The SEC in February slapped Monsanto with an $80 million civil penalty. Monsanto had been using millions of dollars in rebates to boost sales of Roundup, which was facing heavy competition. From 2009 to 2011, Monsanto booked “substantial” revenue from Roundup sales, the SEC said, but failed to recognize the costs of the rebates in the proper year.
That made Monsanto’s profits look higher than they really were, the SEC said in February.
The SEC announced the amount of the whistleblower’s awardin a press release Tuesday, but did not name the individual or the company involved. The agency tries to keep whistleblowers’ identities secret. An SEC spokesman wouldn’t comment when asked if the company was Monsanto.
The SEC said the whistleblower revealed a “well-hidden fraud.”
Meissner, who is based in New York, said the whistleblower was not in the top tier of Monsanto financial executives. Meissner wouldn’t identify the man or say if he was based in St. Louis.
He left Monsanto on his own accord and was not forced out, Meissner said.
The executive at first brought his complaints to superiors at Monsanto. “He tried to get them to go the right way,” said Meissner in an interview. “He’s a very law-and-order kind of person. He does not believe in looking the other way when he sees something wrong.”
The SEC heaped praise on the unnamed executive.
“Company employees are in unique positions behind-the-scenes to unravel complex or deeply buried wrongdoing. Without this whistleblower’s courage, information, and assistance, it would have been extremely difficult for law enforcement to discover this securities fraud on its own,” said Jane Norberg, acting chief of the SEC’s Office of the Whistleblower.
As part of February’s settlement with Monsanto, three executives paid penalties of $30,000 to $55,000. CEO Hugh Grant also paid back $3,165,852 in bonuses tied to the company’s financial performance, while former Chief Financial Officer Carl Casale repaid $728,843 in bonuses. Regulators said they found no personal misconduct by Grant or Casale, but the company said securities rules required the repayment.
Meissner said he hoped the government pursues a case against Deloitte, Monsanto’s accounting firm. The lawyer said that Deloitte led the company to overstate earnings and issue “misleading financial statements — not only once, but twice.”
Monsanto and Deloitte did not immediately provide a response.
The whistleblower’s windfall isn’t the biggest such award involving a St. Louis firm. Sherry Hunt of Silex was awarded $31 million in 2012. She revealed that her employer, CitiMortgage of O’Fallon, Mo., was approving faulty mortgages to be guaranteed by the government.
She collected under the federal False Claims Act, which encourages people to reveal when the government itself is being defrauded.
The Monsanto whistleblower acted under a newer — and controversial — provision passed as part of the Dodd-Frank banking reform act of 2010. His payment is the second largest under the program. The largest payment was $30 million awarded in 2014.

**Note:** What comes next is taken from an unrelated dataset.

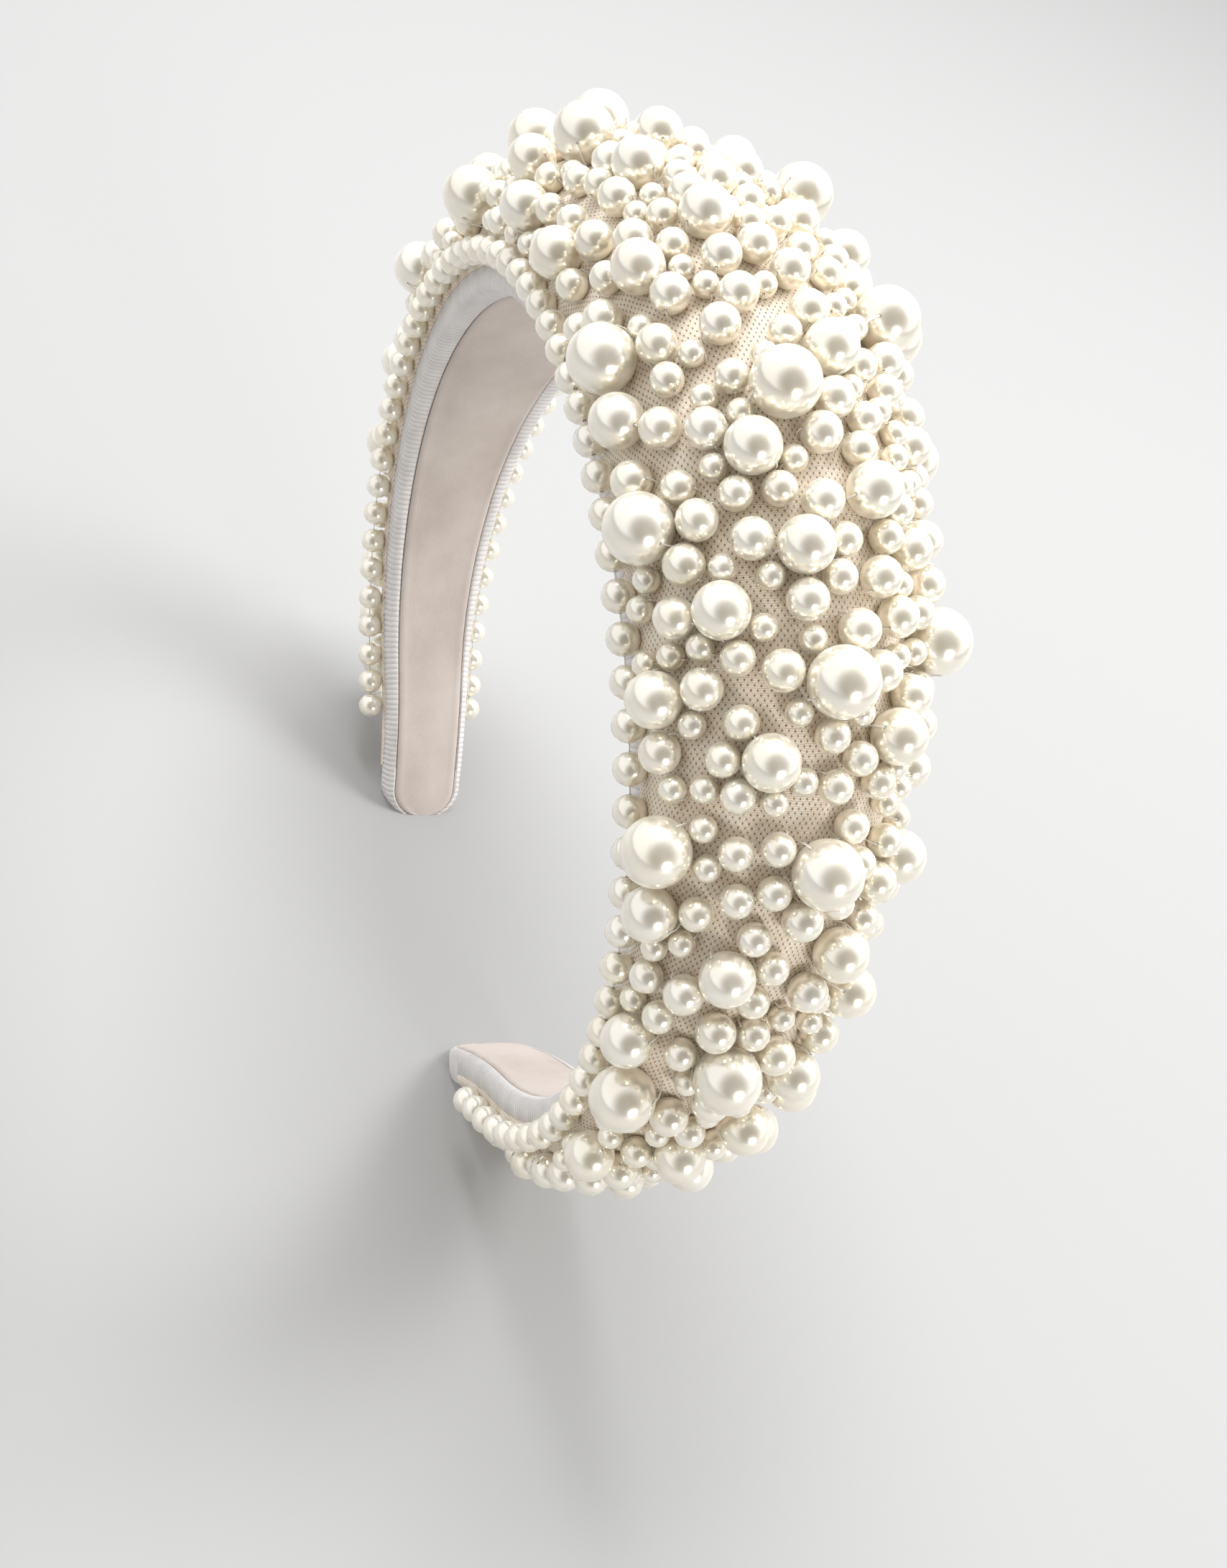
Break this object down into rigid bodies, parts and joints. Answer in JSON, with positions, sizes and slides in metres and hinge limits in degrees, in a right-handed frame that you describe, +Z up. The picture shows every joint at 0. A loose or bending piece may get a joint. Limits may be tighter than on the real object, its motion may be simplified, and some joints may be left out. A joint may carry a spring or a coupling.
{
  "type": "headband",
  "caption": "Wide padded headband covered in loose-set pearls of mixed sizes, with a pearl row along each edge, a velvet lining and two springy arms.",
  "frame": {"origin": "on the surface it stands on, midway between the two tips, under the middle of the crown", "axes": "+Z up, +X from the left tip to the right tip, +Y from the front edge to the back edge"},
  "size_m": [0.1933, 0.0602, 0.1718],
  "materials": {
    "core_plastic": "smooth, hidden",
    "foam": "open-cell foam, hidden",
    "cover_fabric": "cream satin-backed crepe",
    "hem_fabric": "fine ribbed, folded round the edge",
    "lining_velvet": "blush suede-like nap",
    "tape": "adhesive film, hidden",
    "thread": "clear-white sewing thread",
    "pearl": "cream nacre coating, high gloss"
  },
  "bodies": {
    "crown_section": {"crown_core_band": "core_plastic", "crown_foam_pad": "foam", "crown_cover": "cover_fabric", "crown_front_hem": "hem_fabric", "crown_back_hem": "hem_fabric", "crown_lining": "lining_velvet", "crown_lining_tape": "tape", "crown_front_edge_pearls": "pearl", "crown_back_edge_pearls": "pearl", "crown_front_edge_thread": "thread", "crown_back_edge_thread": "thread", "crown_pearls_10mm": "pearl", "crown_pearls_8mm": "pearl", "crown_pearls_6mm": "pearl", "crown_pearls_5mm": "pearl", "crown_pearls_4mm": "pearl", "crown_pearl_stitches": "thread"},
    "left_arm": {"left_core_band": "core_plastic", "left_foam_pad": "foam", "left_cover": "cover_fabric", "left_front_hem": "hem_fabric", "left_back_hem": "hem_fabric", "left_lining": "lining_velvet", "left_lining_tape": "tape", "left_tip_wrap": "lining_velvet", "left_front_edge_pearls": "pearl", "left_back_edge_pearls": "pearl", "left_front_edge_thread": "thread", "left_back_edge_thread": "thread", "left_pearls_10mm": "pearl", "left_pearls_8mm": "pearl", "left_pearls_6mm": "pearl", "left_pearls_5mm": "pearl", "left_pearls_4mm": "pearl", "left_pearl_stitches": "thread"},
    "right_arm": {"right_core_band": "core_plastic", "right_foam_pad": "foam", "right_cover": "cover_fabric", "right_front_hem": "hem_fabric", "right_back_hem": "hem_fabric", "right_lining": "lining_velvet", "right_lining_tape": "tape", "right_tip_wrap": "lining_velvet", "right_front_edge_pearls": "pearl", "right_back_edge_pearls": "pearl", "right_front_edge_thread": "thread", "right_back_edge_thread": "thread", "right_pearls_10mm": "pearl", "right_pearls_8mm": "pearl", "right_pearls_6mm": "pearl", "right_pearls_5mm": "pearl", "right_pearls_4mm": "pearl", "right_pearl_stitches": "thread"}
  },
  "joints": [
    {"name": "left_flex", "type": "hinge", "parent": "crown_section", "child": "left_arm", "pos_m": [-0.07316, 0, 0.12649], "axis": [0, 1, 0], "range_deg": [0, 12], "stiffness_Nm_per_rad": 0.95},
    {"name": "right_flex", "type": "hinge", "parent": "crown_section", "child": "right_arm", "pos_m": [0.07316, 0, 0.12649], "axis": [0, -1, 0], "range_deg": [0, 12], "stiffness_Nm_per_rad": 0.95}
  ]
}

Until the new law, the SEC lacked the power to reward whistleblowers financially, noted Hillary Sale, professor of law at Washington University.

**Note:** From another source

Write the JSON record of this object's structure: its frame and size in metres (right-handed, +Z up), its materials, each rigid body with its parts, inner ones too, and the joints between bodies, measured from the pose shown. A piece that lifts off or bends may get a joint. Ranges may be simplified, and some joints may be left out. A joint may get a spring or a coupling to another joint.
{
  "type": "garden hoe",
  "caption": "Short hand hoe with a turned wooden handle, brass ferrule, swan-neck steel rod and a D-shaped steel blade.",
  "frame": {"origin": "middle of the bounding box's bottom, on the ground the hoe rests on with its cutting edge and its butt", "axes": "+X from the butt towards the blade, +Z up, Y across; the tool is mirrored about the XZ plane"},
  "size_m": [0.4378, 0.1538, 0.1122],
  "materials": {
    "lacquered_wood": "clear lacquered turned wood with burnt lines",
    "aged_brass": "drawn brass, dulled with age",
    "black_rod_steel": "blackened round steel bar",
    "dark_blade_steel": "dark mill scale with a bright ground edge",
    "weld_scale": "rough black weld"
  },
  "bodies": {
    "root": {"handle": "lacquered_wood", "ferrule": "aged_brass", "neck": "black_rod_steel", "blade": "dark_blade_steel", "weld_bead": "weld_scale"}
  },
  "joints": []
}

They can now reap 10 to 30 percent of settlements of over $1 million. So far, the SEC has awarded $107 million to 33 whistleblowers.
The law does seem to be successful in uncovering wrongdoing, Sale said. “Some of this accounting fraud is really hard to detect,” she noted.
Industry fought against the rule, claiming it would undermine companies’ internal efforts to detect bad accounting.
“Armed with trial lawyers and new large financial incentives to bypass these programs, whistleblowers will go straight to the SEC with allegations of wrongdoing and keep companies in the dark,” the U.S. Chamber of Commerce complained at the time.
To collect, a whistleblower must provide new information, and it must lead to a successful SEC case against a company.